WRITTEN INSTRUCTION = Pull out from the material below all lines with "materials".

DATA EXCERPTS =
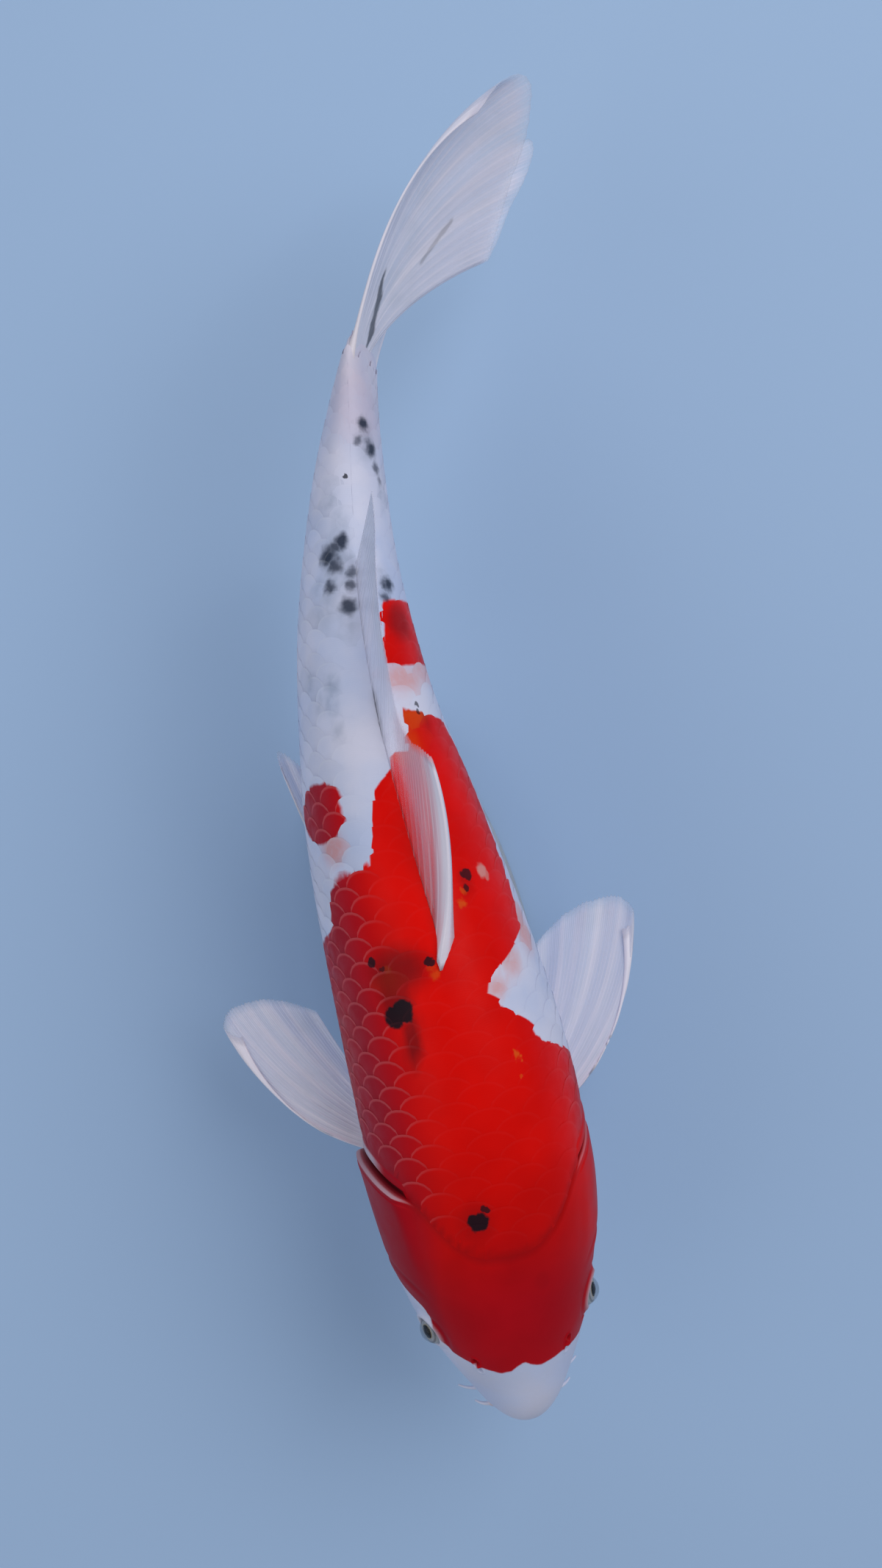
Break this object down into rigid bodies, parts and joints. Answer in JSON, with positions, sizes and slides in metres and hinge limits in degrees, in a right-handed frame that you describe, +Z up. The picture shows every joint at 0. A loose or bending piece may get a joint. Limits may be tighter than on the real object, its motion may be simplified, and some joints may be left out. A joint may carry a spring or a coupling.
{
  "type": "koi carp",
  "caption": "Life-size koi carp in a gentle swimming bend, white with red and black markings, held over a flat oval base by two short rods.",
  "frame": {"origin": "middle of the underside of the oval stand base, under the centre of mass", "axes": "+Z up, +Y along the fish from snout to tail, +X to the fish's left side"},
  "size_m": [0.1691, 0.5186, 0.2069],
  "materials": {
    "skin_red": "wet satin fish skin, red",
    "skin_white": "wet satin fish skin, white",
    "fin": "translucent white fin with fine rays",
    "eye": "wet dark eye",
    "stand_base": "satin pale blue-grey",
    "stand_rod": "brushed"
  },
  "bodies": {
    "root": {"head": "skin_red", "upper_lip": "skin_white", "lower_lip": "skin_white", "trunk_front": "skin_red", "trunk_rear": "skin_red", "tail_stock": "skin_white", "eye_left": "eye", "eye_right": "eye", "gill_cover_left": "skin_red", "gill_cover_right": "skin_red", "barbel_short_left": "skin_white", "barbel_short_right": "skin_white", "barbel_long_left": "skin_white", "barbel_long_right": "skin_white", "pectoral_fin_left": "fin", "pectoral_fin_right": "fin", "pelvic_fin_left": "fin", "pelvic_fin_right": "fin", "dorsal_fin": "fin", "anal_fin": "fin", "tail_fin_upper": "fin", "tail_fin_lower": "fin", "stand_base": "stand_base", "stand_rod_front": "stand_rod", "stand_rod_rear": "stand_rod"}
  },
  "joints": []
}
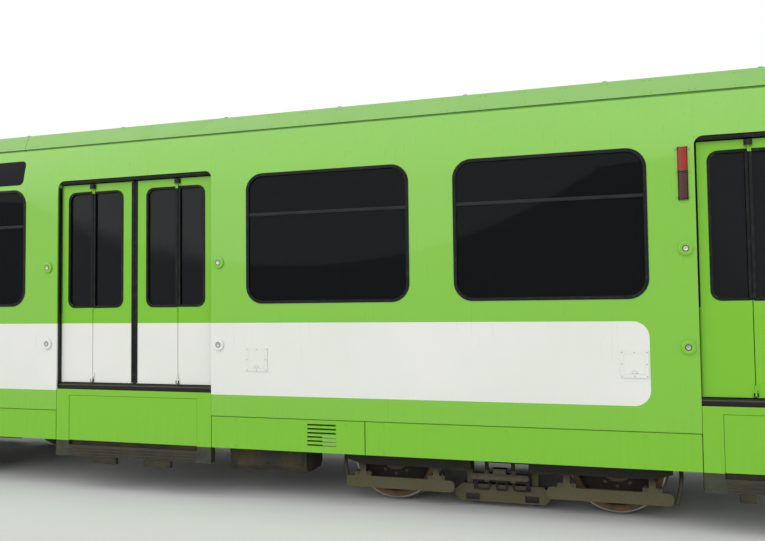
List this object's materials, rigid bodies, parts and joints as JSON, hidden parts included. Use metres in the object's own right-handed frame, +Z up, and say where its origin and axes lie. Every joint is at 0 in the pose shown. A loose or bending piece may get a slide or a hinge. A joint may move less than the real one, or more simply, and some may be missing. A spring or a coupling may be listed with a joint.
{
  "type": "articulated light rail car",
  "caption": "Articulated light rail car: two end sections with cabs and a short middle section on bogies, with folding doors, hollow saloon, couplers and pantograph.",
  "frame": {"origin": "on the floor under the middle of the car, at its mid-width, the flange tips at z = 0", "axes": "+X along the car towards end b, +Y to the left of that way, +Z up"},
  "size_m": [28.28, 2.4286, 3.9192],
  "materials": {
    "bellows": "black coated fabric",
    "bogie_grey": "dusty dark grey paint",
    "body_green": "gloss green paint",
    "coupler": "black paint",
    "door_green": "gloss green paint with tinted panes",
    "fittings": "mixed small fittings",
    "glass_tint": "grey tinted glass",
    "interior": "warm grey mouldings",
    "panto": "red oxide paint",
    "roof_grey": "light grey paint",
    "gear_grey": "grey paint",
    "seats": "dark seat cloth on foam",
    "frame_dark": "dark grey paint",
    "wheel_steel": "rusty brown steel with bright treads",
    "rubber_black": "black rubber"
  },
  "bodies": {
    "section_c": {"doors_c": "door_green", "fittings_c": "fittings", "glass_c": "glass_tint", "interior_c": "interior", "roof_c": "roof_grey", "roof_gear_c": "gear_grey", "seats_c": "seats", "side_walls_c": "body_green", "skirts_c": "body_green", "underframe_c": "frame_dark", "window_seals_c": "rubber_black", "bellows_ac": "bellows", "bellows_cb": "bellows"},
    "section_a": {"cab_front_a": "body_green", "doors_a": "door_green", "fittings_a": "fittings", "glass_a": "glass_tint", "interior_a": "interior", "roof_a": "roof_grey", "roof_gear_a": "gear_grey", "seats_a": "seats", "side_walls_a": "body_green", "skirts_a": "body_green", "underframe_a": "frame_dark", "window_seals_a": "rubber_black"},
    "section_b": {"cab_front_b": "body_green", "doors_b": "door_green", "fittings_b": "fittings", "glass_b": "glass_tint", "interior_b": "interior", "roof_b": "roof_grey", "roof_gear_b": "gear_grey", "seats_b": "seats", "side_walls_b": "body_green", "skirts_b": "body_green", "underframe_b": "frame_dark", "window_seals_b": "rubber_black"},
    "bogie_1": {"bogie_1": "bogie_grey"},
    "bogie_2": {"bogie_2": "bogie_grey"},
    "bogie_3": {"bogie_3": "bogie_grey"},
    "bogie_4": {"bogie_4": "bogie_grey"},
    "wheelset_1": {"wheelset_1": "wheel_steel"},
    "wheelset_2": {"wheelset_2": "wheel_steel"},
    "wheelset_3": {"wheelset_3": "wheel_steel"},
    "wheelset_4": {"wheelset_4": "wheel_steel"},
    "wheelset_5": {"wheelset_5": "wheel_steel"},
    "wheelset_6": {"wheelset_6": "wheel_steel"},
    "wheelset_7": {"wheelset_7": "wheel_steel"},
    "wheelset_8": {"wheelset_8": "wheel_steel"},
    "coupler_a": {"coupler_a": "coupler"},
    "coupler_b": {"coupler_b": "coupler"},
    "panto_lower": {"panto_lower": "panto"},
    "panto_upper": {"panto_upper": "panto"},
    "panto_head": {"panto_head": "panto"},
    "door_double_left_inner": {"door_double_left_inner": "door_green"},
    "door_double_left_outer": {"door_double_left_outer": "door_green"},
    "door_double_right_inner": {"door_double_right_inner": "door_green"},
    "door_double_right_outer": {"door_double_right_outer": "door_green"},
    "door_single_inner": {"door_single_inner": "door_green"},
    "door_single_outer": {"door_single_outer": "door_green"}
  },
  "joints": [
    {"name": "articulation_a", "type": "hinge", "parent": "section_c", "child": "section_a", "pos_m": [-3.25, 0, 0.7], "axis": [0, 0, 1], "range_deg": [-18, 18], "deforming": ["bellows_ac"]},
    {"name": "articulation_b", "type": "hinge", "parent": "section_c", "child": "section_b", "pos_m": [3.25, 0, 0.7], "axis": [0, 0, 1], "range_deg": [-18, 18], "deforming": ["bellows_cb"]},
    {"name": "bogie_1_pivot", "type": "hinge", "parent": "section_a", "child": "bogie_1", "pos_m": [-9.8, 0, 0.668], "axis": [0, 0, 1], "range_deg": [-11, 11]},
    {"name": "bogie_2_pivot", "type": "hinge", "parent": "section_c", "child": "bogie_2", "pos_m": [-3.25, 0, 0.668], "axis": [0, 0, 1], "range_deg": [-9, 9]},
    {"name": "bogie_3_pivot", "type": "hinge", "parent": "section_c", "child": "bogie_3", "pos_m": [3.25, 0, 0.668], "axis": [0, 0, 1], "range_deg": [-9, 9]},
    {"name": "bogie_4_pivot", "type": "hinge", "parent": "section_b", "child": "bogie_4", "pos_m": [9.8, 0, 0.668], "axis": [0, 0, 1], "range_deg": [-11, 11]},
    {"name": "wheelset_1_spin", "type": "hinge", "parent": "bogie_1", "child": "wheelset_1", "pos_m": [-10.7, 0, 0.393], "axis": [0, 1, 0], "continuous": true},
    {"name": "wheelset_2_spin", "type": "hinge", "parent": "bogie_1", "child": "wheelset_2", "pos_m": [-8.9, 0, 0.393], "axis": [0, 1, 0], "continuous": true},
    {"name": "wheelset_3_spin", "type": "hinge", "parent": "bogie_2", "child": "wheelset_3", "pos_m": [-4.15, 0, 0.393], "axis": [0, 1, 0], "continuous": true},
    {"name": "wheelset_4_spin", "type": "hinge", "parent": "bogie_2", "child": "wheelset_4", "pos_m": [-2.35, 0, 0.393], "axis": [0, 1, 0], "continuous": true},
    {"name": "wheelset_5_spin", "type": "hinge", "parent": "bogie_3", "child": "wheelset_5", "pos_m": [2.35, 0, 0.393], "axis": [0, 1, 0], "continuous": true},
    {"name": "wheelset_6_spin", "type": "hinge", "parent": "bogie_3", "child": "wheelset_6", "pos_m": [4.15, 0, 0.393], "axis": [0, 1, 0], "continuous": true},
    {"name": "wheelset_7_spin", "type": "hinge", "parent": "bogie_4", "child": "wheelset_7", "pos_m": [8.9, 0, 0.393], "axis": [0, 1, 0], "continuous": true},
    {"name": "wheelset_8_spin", "type": "hinge", "parent": "bogie_4", "child": "wheelset_8", "pos_m": [10.7, 0, 0.393], "axis": [0, 1, 0], "continuous": true},
    {"name": "coupler_a_swing", "type": "hinge", "parent": "section_a", "child": "coupler_a", "pos_m": [-12.9, 0, 0.548], "axis": [0, 0, 1], "range_deg": [-15, 15]},
    {"name": "coupler_b_swing", "type": "hinge", "parent": "section_b", "child": "coupler_b", "pos_m": [12.9, 0, 0.548], "axis": [0, 0, 1], "range_deg": [-15, 15]},
    {"name": "panto_lower_lift", "type": "hinge", "parent": "section_a", "child": "panto_lower", "pos_m": [-10.54715, 0, 3.563], "axis": [0, 1, 0], "range_deg": [-45, 0]},
    {"name": "panto_knee", "type": "hinge", "parent": "panto_lower", "child": "panto_upper", "pos_m": [-9.05285, 0, 3.69373], "axis": [0, 1, 0], "range_deg": [0, 90]},
    {"name": "panto_head_level", "type": "hinge", "parent": "panto_upper", "child": "panto_head", "pos_m": [-10.54715, 0, 3.82447], "axis": [0, 1, 0], "range_deg": [-45, 0]},
    {"name": "double_left_outer_swing", "type": "hinge", "parent": "section_b", "child": "door_double_left_outer", "pos_m": [5.7735, -1.1325, 1], "axis": [0, 0, 1], "range_deg": [0, 80]},
    {"name": "double_left_inner_fold", "type": "hinge", "parent": "door_double_left_outer", "child": "door_double_left_inner", "pos_m": [6.11, -1.158, 1], "axis": [0, 0, 1], "range_deg": [-160, 0]},
    {"name": "double_right_outer_swing", "type": "hinge", "parent": "section_b", "child": "door_double_right_outer", "pos_m": [7.3435, -1.1325, 1], "axis": [0, 0, 1], "range_deg": [-80, 0]},
    {"name": "double_right_inner_fold", "type": "hinge", "parent": "door_double_right_outer", "child": "door_double_right_inner", "pos_m": [7.007, -1.158, 1], "axis": [0, 0, 1], "range_deg": [0, 160]},
    {"name": "single_outer_swing", "type": "hinge", "parent": "section_b", "child": "door_single_outer", "pos_m": [11.3075, -1.1325, 1], "axis": [0, 0, 1], "range_deg": [0, 80]},
    {"name": "single_inner_fold", "type": "hinge", "parent": "door_single_outer", "child": "door_single_inner", "pos_m": [11.644, -1.158, 1], "axis": [0, 0, 1], "range_deg": [-160, 0]}
  ],
  "couplings": [
    {"joint": "bogie_2_pivot", "follows": "articulation_a", "ratio": 0.5},
    {"joint": "bogie_3_pivot", "follows": "articulation_b", "ratio": 0.5},
    {"joint": "panto_knee", "follows": "panto_lower_lift", "ratio": -2},
    {"joint": "panto_head_level", "follows": "panto_lower_lift", "ratio": 1},
    {"joint": "double_left_inner_fold", "follows": "double_left_outer_swing", "ratio": -2},
    {"joint": "double_right_outer_swing", "follows": "double_left_outer_swing", "ratio": -1},
    {"joint": "double_right_inner_fold", "follows": "double_left_outer_swing", "ratio": 2},
    {"joint": "single_inner_fold", "follows": "single_outer_swing", "ratio": -2}
  ]
}
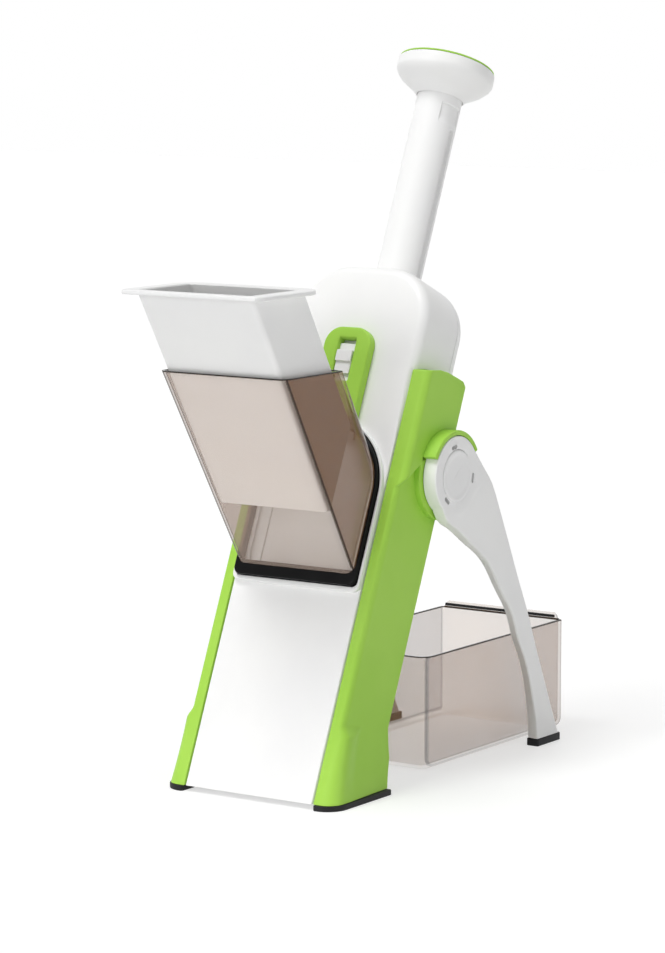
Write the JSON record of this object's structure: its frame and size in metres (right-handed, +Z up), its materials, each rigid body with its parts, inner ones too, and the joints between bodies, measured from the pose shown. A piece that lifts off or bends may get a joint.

EXERCISE OUTPUT =
  "materials": {
List this object's materials, rigid bodies, parts and joints as JSON, hidden parts included. Use metres in the object's own right-handed frame, +Z up, and say where its origin and axes lie. Every joint is at 0 in the pose shown. A loose or bending piece may get a slide or a hinge. A joint may move less than the real one, or more simply, and some may be missing. A spring or a coupling may be listed with a joint.
  "materials": {
Write the JSON record of this object's structure: its frame and size in metres (right-handed, +Z up), its materials, each rigid body with its parts, inner ones too, and the joints between bodies, measured from the pose shown. A piece that lifts off or bends may get a joint.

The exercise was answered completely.